High school students D'Aries Standford and Franchesca Collins are among those who participated in the Community Asset Census Project.  

Donor Stories

DeVry Inc. Contributes to Mapping Project

Seventeen-year-old D'Aries Standford has a new outlook on his South Side neighborhood. A junior at Morgan Park High School, Standford was among 26 high school students who participated in a Community Asset Census Project to help identify available resources in the community that will ultimately foster nieghborhood engagement.

“I traveled through the communities of Auburn Gresham, Englewood, and West Englewood mapping the businesses, organizations, churches, and many other places that provide services for these three communities,” Standford says. “I felt this job helped with my communication skills.”

Launched in 2009, the Community Asset Census Project is a key component to the University of Chicago’s Urban Health Initiative, which seeks to improve health and access to quality care on Chicago’s South Side.

Joint Medical Center-community teams have now surveyed the assets available to residents in 12 communities—a major milestone toward the project’s goal of compiling a comprehensive inventory of health care and social services across all 34 South Side neighborhoods.

Project supported by devry foundation 
The project recently gained a substantial boost from The DeVry Foundation, which contributed $25,000 to help further the project. “The University of Chicago’s Urban Health Initiative is a natural fit with many of DeVry Inc.’s goals in furthering education and building healthy communities,” says Sharon Thomas Parrott, senior vice president, external relations and chief regulatory compliance officer for DeVry Inc. “Everyone deserves access to human services including education and employment opportunities. Having these resources right in your own community is truly an asset.”

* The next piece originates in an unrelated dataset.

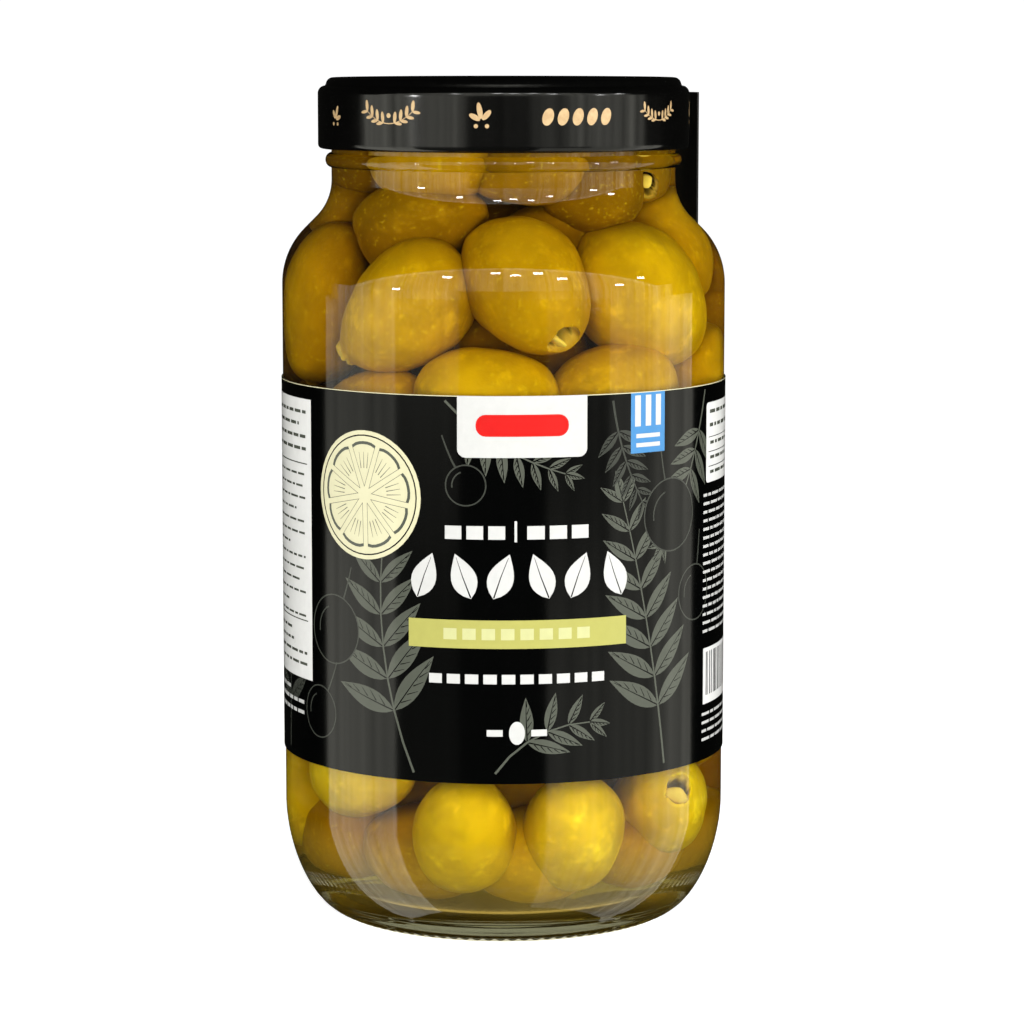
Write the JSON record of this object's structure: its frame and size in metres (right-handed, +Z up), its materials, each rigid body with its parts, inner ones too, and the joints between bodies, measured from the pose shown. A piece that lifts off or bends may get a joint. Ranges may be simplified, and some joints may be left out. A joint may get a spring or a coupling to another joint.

Organizers of the Community Asset Census Project recruited students from the After School Matters program as well as other high school students to walk door-to-door in several neighborhoods to identify community resources. That data was then entered into a web-enabled phone and downloaded to www.southsidehealth.org, a site used to help residents determine, for example, the most convenient place to buy fresh produce in the area.

Enlisting students was not only effective, but in some cases offered them their first job, Johnson says.

“It taught them how to hold a job, how to be responsible, and brought them in contact with community development people, which influences the way in which they think about their neighborhoods,” Johnson says. “It also brought them into contact with researchers, which influences how they think about research and data, and most importantly, it brought them in contact with the university environment.”  

preparing students for college
One of DeVry Inc.’s goals is to aid in preparing high school students for college, says Thomas Parrott. The Urban Health Initiative does this in two ways: first by creating awareness of the critical needs of families to ensure for their children’s long-term success, such as health care and education resources. And second, by engaging local high school students in the mapping process.

“I hope that many of the students who participated in the program will use the experience as a springboard to further their education,” Thomas Parrott adds.

In addition to identifying community resources, this project helps to:

  • determine where gaps in services exist in the communities
  • serve as an economic development tool for employment and training programs
  • assist with the staged growth of communities

Long term, Johnson envisions the website and its contents as a tool that can be linked to electronic medical records. “If a person is diagnosed with diabetes, the provider who makes the diagnosis could immediately direct the patient to grocery stores that sell healthier foods based on the address,” he says.

“It’s very exciting to see the partnerships that have evolved for this project,” adds Johnson. “Decision making is truly democratic and has allowed the project to grow in a way that meets multiple needs.”